[Entries with model source code]
----------------------------------------

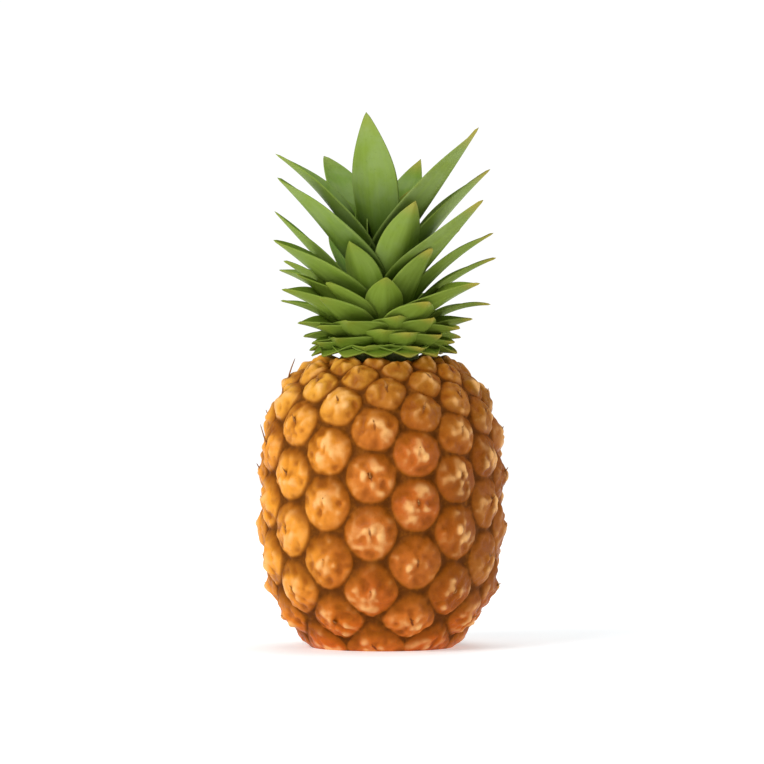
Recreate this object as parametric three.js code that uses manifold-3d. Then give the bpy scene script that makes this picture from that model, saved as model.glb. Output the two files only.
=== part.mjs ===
// A whole pineapple standing on its base: the fruit with its eyes in relief, the crown of leaves, and the
// cut end of the stalk that it grew on. Lengths are millimetres, +Z is up, and the origin is the centre of
// the base. An azimuth is 0 at the front (-Y) and grows towards the right (+X).
import * as THREE from "three";
import { mergeVertices } from "three/addons/utils/BufferGeometryUtils.js";
import Module from "manifold-3d";

// Driving dimensions of the fruit's outline: two superellipse quarters that meet at the widest ring.
const FRUIT = {
  radius: 61.4,
  widestHeight: 74.5,
  lower: { reach: 92.9, bulge: 3.2, round: 1.25 },
  upper: { reach: 76, bulge: 3, round: 2.6 },
  lowest: -15,
};
// The underside: a ring that it rests on, a shallow hollow inside it, and the socket of the stalk.
const BASE = { restRadius: 24, hollowRadius: 18, hollowRise: 1.4, blockRadius: 60 };
const STALK = { radius: 12.5, height: 8, bevel: 0.6 };
const GAP = 0.3;
// The shallow bowl on top that the crown stands in.
const BOWL = { floorRadius: 19.6, floor: 142.4, rimRadius: 31, rim: 145.6 };
const ROUND_SIDES = 32;
// Slivers thinner than this that a join leaves behind are merged into their neighbours.
const SMOOTHING = 0.2;

// The eyes stand in staggered rows of eight. Row k has its middle at first + step k - shrink k^2 along the
// outline.
const EYES = {
  perRow: 8,
  lowestRow: -1,
  highestRow: 13,
  first: 3.5,
  step: 17.7,
  shrink: 0.396,
  evenAzimuth: -5.5,
  twistFrom: 6,
  twist: 0.5,
  tiltFrom: 5,
  tiltFull: 9,
  tilt: 5,
  wander: 1.2,
};
// The dome of an eye sinks from its nub to the groove round it, and deepest where three eyes meet.
const RELIEF = { nub: 0.9, depth: 2.9, cornerDepth: 3.7, dome: 2.6, rings: [0.36, 0.72], fadeIn: 10 };
const BRACT = { width: 2.4, sunk: 1.6, shortest: 2.9, spread: 1.4, lift: 0.3, lowestRow: 1, highestRow: 10 };
// Two bracts on the left kept their long dry tips. Each is a row and a half step round the fruit.
const LONG_BRACTS = [
  [7, 13],
  [10, 12],
];
const LONG_BRACT_LENGTH = 11;

// The crown's stem, as radius and height, from the dimple's floor to its top.
const STEM = [
  [0, 142.7],
  [18.6, 142.7],
  [18.2, 149],
  [15.5, 165],
  [11.8, 180],
  [6.5, 194],
  [3, 202],
  [0, 204],
];
const STEM_SIDES = 20;
const LEAF = { edge: 0.7, middle: 2.2, rootDepth: 4, stations: 6, lowStations: 3, lowHeight: 186 };
// A pointed leaf is widest at this share of its length from the tip, and a blunt one nearer to the tip.
const LEAF_SHAPE = {
  pointed: 0.68,
  blunt: 0.5,
  pointedCurve: 1.05,
  bluntCurve: 0.85,
  narrowing: 0.2,
  rolledBy: 0.6,
};
// The height where a leaf leaves the stem grows with the height of its tip.
const ROOTS = { lowest: 147.6, highest: 197, tipLowest: 145, tipHighest: 268, bend: 1.4 };
// The leaves keep this far from the top of the fruit.
const CLEARANCE = 1.8;
const SHOULDER_STEPS = 9;

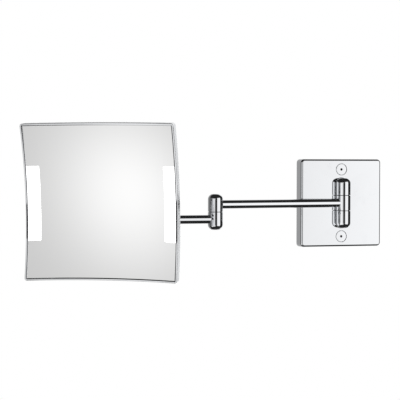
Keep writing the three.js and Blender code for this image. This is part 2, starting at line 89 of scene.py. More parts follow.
wallFrame = Matrix.Translation(wallPoint)
wallArmFrame = wallFrame @ turnZ(headingOf(wallPoint, elbowPoint))
elbowFrame = Matrix.Translation((elbowPoint.x, elbowPoint.y, wallPoint.z))
mirrorArmHeight = wallPoint.z - layout["armDrop"]
mirrorArmFrame = (Matrix.Translation((elbowPoint.x, elbowPoint.y, mirrorArmHeight))
                  @ turnZ(headingOf(elbowPoint, headPoint)))
headAxisFrame = Matrix.Translation((headPoint.x, headPoint.y, mirrorArmHeight))
tiltTurn = turnZ(math.atan2(jointAxis["head_tilt"].y, jointAxis["head_tilt"].x))
postFrame = headAxisFrame @ tiltTurn
tiltFrame = Matrix.Translation(tiltPoint) @ tiltTurn @ turnX(math.radians(layout["headTilt"]))
headFrame = tiltFrame @ Matrix.Translation((0, -layout["tiltSetback"], 0))


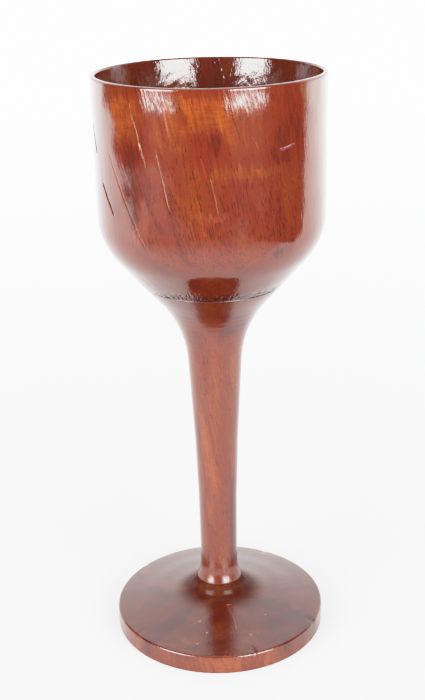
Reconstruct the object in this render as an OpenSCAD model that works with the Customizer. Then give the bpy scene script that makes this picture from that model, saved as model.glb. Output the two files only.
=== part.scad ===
// Turned wooden communion chalice: a bowl, a stem and a foot, glued together on round spigots.
// Millimetres, +Z up, origin on the floor at the centre of the foot.

/* [Overall] */
// Height from the floor to the top of the lip
total_h = 200; // [190:1:210]
// Faces around each turned piece
round_fn = 96; // [48:8:128]

/* [Bowl] */
// Radius at the top of the lip
rim_r = 37.7; // [37:0.1:38.5]
// Radius of the wall where it meets the shoulder
wall_r = 37.6; // [36.5:0.1:37.8]
// Rounding of the shoulder under the wall
shoulder_round = 23; // [18:1:25]
// Height of the corner that the shoulder rounds off
shoulder_z = 146.8; // [145:0.2:148]
// Thickness of the wall at the lip
lip_t = 1.6; // [1.5:0.1:2]
// Inside radius where the wall meets the sloping floor
cup_wall_r = 31; // [30:0.5:33]
// Height of that inside corner
cup_wall_z = 160; // [157:0.5:163]
// Radius of the flat part of the floor, before its rounding
cup_floor_r = 20; // [18:0.5:22]
// Height of the floor inside
cup_floor_z = 143; // [142.5:0.5:146]

/* [Stem] */
// Radius at the waist, the thinnest stretch
waist_r = 6.7; // [6.4:0.1:7]
// Height at which the upward taper would start from a straight waist
taper_z = 61.5; // [60:0.5:66]
// Radius of the corner that the neck rounds off
neck_r = 10.2; // [10:0.1:10.6]
// Height of that corner
neck_z = 115.4; // [114:0.1:116]
// Rounding of the neck under the bowl
neck_round = 36; // [32:1:40]
// Radius of the flare at the bottom of the stem
flare_r = 8.2; // [8:0.1:8.4]
// Angle of that flare, from vertical
flare_angle = 19; // [16:1:26]

/* [Foot] */
// Radius of the foot
foot_r = 37.8; // [37:0.1:38]
// Height of the upright edge
foot_edge_h = 6.9; // [6:0.1:7.5]
// Slope of the top of the foot, from level
foot_slope = 10; // [8:0.5:11]
// Radius of the boss that carries the stem, at its top
boss_r = 8.3; // [8.2:0.1:8.5]
// Radius at which the boss would meet the slope of the foot without its rounding
boss_base_r = 8.9; // [8.8:0.1:9.4]
// Inner radius of the flat ring that the foot stands on
rest_r = 32; // [28:0.5:34]
// Depth of the hollow inside that ring
hollow_h = 1.5; // [0.5:0.1:2]

/* [Glued joints] */
// Height of the joint between stem and bowl
bowl_joint_z = 131; // [130:0.5:132]
// Radius of the upper spigot
bowl_spigot_r = 7; // [6:0.5:8]
// Length of the upper spigot
bowl_spigot_h = 8; // [6:0.5:8.5]
// Height of the joint between foot and stem
foot_joint_z = 17; // [16.5:0.1:17.5]
// Radius of the lower spigot
foot_spigot_r = 4.5; // [4:0.1:5]
// Length of the lower spigot
foot_spigot_h = 11; // [9:0.5:12]
// Thickness of the glue around and beyond each spigot
glue_t = 0.15; // [0.1:0.05:0.2]

/* [Filled cracks] */
// Depth of each groove, square to the axis
crack_depth = 0.8; // [0.6:0.1:1]
// Width of the filler at the surface
crack_w = 0.4; // [0.3:0.05:0.6]

/* [Hidden] */

// Small roundings of the edges
lip_round = 0.7;
foot_top_round = 1;
foot_bottom_round = 0.6;
boss_round = 5;
flare_round = 12;
taper_round = 1020;
cup_floor_round = 12;
cup_wall_round = 16;

// Corners of the outline that the pieces share, from the floor up, each [radius, height, rounding]
boss_base_z = foot_edge_h + (foot_r - boss_base_r) * tan(foot_slope);
flare_z = foot_joint_z + (flare_r - waist_r) / tan(flare_angle);
foot_corners = [[foot_r, 0, foot_bottom_round], [foot_r, foot_edge_h, foot_top_round],
                [boss_base_r, boss_base_z, boss_round], [boss_r, foot_joint_z, 0]];
stem_corners = [[flare_r, foot_joint_z, 0], [waist_r, flare_z, flare_round],
                [waist_r, taper_z, taper_round], [neck_r, neck_z, neck_round]];
wall_corner = [wall_r, shoulder_z, shoulder_round];
joint_r = neck_r + (bowl_joint_z - neck_z) * (wall_r - neck_r) / (shoulder_z - neck_z);

// Crack fillers on the bowl: [azimuth of the middle, height of the middle, length, lean]
cracks = [["rim", -34, 183.5, 18, 16],
          ["long", -44, 164.5, 38, 27],
          ["short", -22.5, 172.5, 20, 12],
          ["front", 1.5, 168, 12, 11]];

// Points of an arc that rounds the corner b of the path a, b, c
function unit(v) = v / norm(v);
function rounded(a, b, c) =
    let (u = unit([a[0] - b[0], a[1] - b[1]]), v = unit([c[0] - b[0], c[1] - b[1]]),
         half = acos(u * v) / 2, mid = unit(u + v),
         centre = [b[0], b[1]] + mid * b[2] / sin(half),
         start = [b[0], b[1]] + u * b[2] / tan(half) - centre,
         turn = (180 - 2 * half) * sign(u[1] * v[0] - u[0] * v[1]),
         steps = max(3, ceil(abs(turn) / 4)))
    b[2] == 0 ? [[b[0], b[1]]] :
    [for (i = [0:steps])
        let (t = turn * i / steps)
        centre + [start[0] * cos(t) - start[1] * sin(t), start[0] * sin(t) + start[1] * cos(t)]];

// A closed outline with every corner rounded as its third number says
module outline(corners) {
    n = len(corners);
    polygon([for (i = [0:n - 1])
        each rounded(corners[(i + n - 1) % n], corners[i], corners[(i + 1) % n])]);
}

module turned() {
    rotate_extrude($fn = round_fn) children();
}

// The bowl's wood from the glued joint to the lip, with the space inside it
module bowl_outline() {
    top_r = rim_r - lip_t;
    outline([[0, bowl_joint_z, 0], [joint_r, bowl_joint_z, 0], wall_corner,
             [rim_r, total_h, lip_round], [top_r, total_h, lip_round],
             [cup_wall_r, cup_wall_z, cup_wall_round],
             [cup_floor_r, cup_floor_z, cup_floor_round], [0, cup_floor_z, 0]]);
}

// Half the section of a round spigot or of its hole, from height z for a length h, down if h < 0
module spigot_outline(r, z, h) {
    translate([0, min(z, z + h)]) square([r, abs(h)]);
}

// The skin of the bowl that the crack fillers sit in
module crack_skin() {
    difference() {
        bowl_outline();
        translate([-crack_depth, 0]) bowl_outline();
    }
}

// One filler: a leaning slab through the bowl's skin at the crack's place
module crack_filler(crack) {
    slab_depth = 20;
    color("tan") intersection() {
        turned() intersection() {
            crack_skin();
            translate([wall_r / 2, 0]) square([wall_r, total_h]);
        }
        rotate([0, 0, crack[1]])
            translate([0, -wall_r, crack[2]])
                rotate([0, -crack[4], 0])
                    cube([crack_w, slab_depth, crack[3]], center = true);
    }
}

module bowl() {
    color("sienna") difference() {
        turned() difference() {
            bowl_outline();
            spigot_outline(bowl_spigot_r + glue_t, bowl_joint_z, bowl_spigot_h + glue_t);
        }
        for (crack = cracks) crack_filler(crack);
    }
}

module stem() {
    color("chocolate") turned() {
        outline(concat([[0, foot_joint_z, 0]], stem_corners,
                       [[joint_r, bowl_joint_z, 0], [0, bowl_joint_z, 0]]));
        spigot_outline(bowl_spigot_r, bowl_joint_z, bowl_spigot_h);
        spigot_outline(foot_spigot_r, foot_joint_z, -foot_spigot_h);
    }
}

module foot() {
    color("brown") turned() difference() {
        outline(concat([[0, hollow_h, 0], [rest_r, 0, 0]], foot_corners, [[0, foot_joint_z, 0]]));
        spigot_outline(foot_spigot_r + glue_t, foot_joint_z, -foot_spigot_h - glue_t);
    }
}

// Hardened glue that fills the space between a spigot and its hole
module glue(r, z, h) {
    color("khaki") turned() difference() {
        spigot_outline(r + glue_t, z, h + sign(h) * glue_t);
        spigot_outline(r, z, h);
    }
}

module bowl_joint_glue() {
    glue(bowl_spigot_r, bowl_joint_z, bowl_spigot_h);
}

module foot_joint_glue() {
    glue(foot_spigot_r, foot_joint_z, -foot_spigot_h);
}

bowl();
stem();
foot();
bowl_joint_glue();
foot_joint_glue();
crack_filler(cracks[0]);  // crack_filler_rim
crack_filler(cracks[1]);  // crack_filler_long
crack_filler(cracks[2]);  // crack_filler_short
crack_filler(cracks[3]);  // crack_filler_front
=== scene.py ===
"""Turned wooden communion chalice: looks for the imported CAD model. Metres, +Z up, -Y is the front."""

import math

import bpy
import numpy as np
from mathutils import Matrix, Vector


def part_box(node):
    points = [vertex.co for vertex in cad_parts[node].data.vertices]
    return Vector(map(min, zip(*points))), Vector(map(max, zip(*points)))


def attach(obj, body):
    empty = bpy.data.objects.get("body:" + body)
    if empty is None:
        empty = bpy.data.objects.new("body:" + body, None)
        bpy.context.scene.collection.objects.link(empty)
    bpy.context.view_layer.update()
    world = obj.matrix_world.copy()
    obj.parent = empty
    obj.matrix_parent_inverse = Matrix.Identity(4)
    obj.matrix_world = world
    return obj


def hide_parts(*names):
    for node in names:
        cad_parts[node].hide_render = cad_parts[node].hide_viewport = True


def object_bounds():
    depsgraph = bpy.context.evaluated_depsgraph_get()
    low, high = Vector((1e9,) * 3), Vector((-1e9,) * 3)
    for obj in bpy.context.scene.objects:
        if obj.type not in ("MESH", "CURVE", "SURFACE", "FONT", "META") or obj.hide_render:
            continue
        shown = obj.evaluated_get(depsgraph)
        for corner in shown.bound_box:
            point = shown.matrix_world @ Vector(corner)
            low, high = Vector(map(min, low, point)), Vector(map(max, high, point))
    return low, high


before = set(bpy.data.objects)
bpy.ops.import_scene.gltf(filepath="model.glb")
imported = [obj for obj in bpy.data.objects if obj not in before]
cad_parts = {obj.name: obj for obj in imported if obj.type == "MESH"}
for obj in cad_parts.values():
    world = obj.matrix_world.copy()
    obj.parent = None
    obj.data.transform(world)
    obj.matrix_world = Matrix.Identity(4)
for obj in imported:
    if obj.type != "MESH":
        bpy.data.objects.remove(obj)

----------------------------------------

BRIEF
Output only the lines from the one containing "and its hole" through the one containing "for corner in", inclusive, exactly as written.

FINAL ANSWER
// Hardened glue that fills the space between a spigot and its hole
module glue(r, z, h) {
    color("khaki") turned() difference() {
        spigot_outline(r + glue_t, z, h + sign(h) * glue_t);
        spigot_outline(r, z, h);
    }
}

module bowl_joint_glue() {
    glue(bowl_spigot_r, bowl_joint_z, bowl_spigot_h);
}

module foot_joint_glue() {
    glue(foot_spigot_r, foot_joint_z, -foot_spigot_h);
}

bowl();
stem();
foot();
bowl_joint_glue();
foot_joint_glue();
crack_filler(cracks[0]);  // crack_filler_rim
crack_filler(cracks[1]);  // crack_filler_long
crack_filler(cracks[2]);  // crack_filler_short
crack_filler(cracks[3]);  // crack_filler_front
=== scene.py ===
"""Turned wooden communion chalice: looks for the imported CAD model. Metres, +Z up, -Y is the front."""

import math

import bpy
import numpy as np
from mathutils import Matrix, Vector


def part_box(node):
    points = [vertex.co for vertex in cad_parts[node].data.vertices]
    return Vector(map(min, zip(*points))), Vector(map(max, zip(*points)))


def attach(obj, body):
    empty = bpy.data.objects.get("body:" + body)
    if empty is None:
        empty = bpy.data.objects.new("body:" + body, None)
        bpy.context.scene.collection.objects.link(empty)
    bpy.context.view_layer.update()
    world = obj.matrix_world.copy()
    obj.parent = empty
    obj.matrix_parent_inverse = Matrix.Identity(4)
    obj.matrix_world = world
    return obj


def hide_parts(*names):
    for node in names:
        cad_parts[node].hide_render = cad_parts[node].hide_viewport = True


def object_bounds():
    depsgraph = bpy.context.evaluated_depsgraph_get()
    low, high = Vector((1e9,) * 3), Vector((-1e9,) * 3)
    for obj in bpy.context.scene.objects:
        if obj.type not in ("MESH", "CURVE", "SURFACE", "FONT", "META") or obj.hide_render:
            continue
        shown = obj.evaluated_get(depsgraph)
        for corner in shown.bound_box:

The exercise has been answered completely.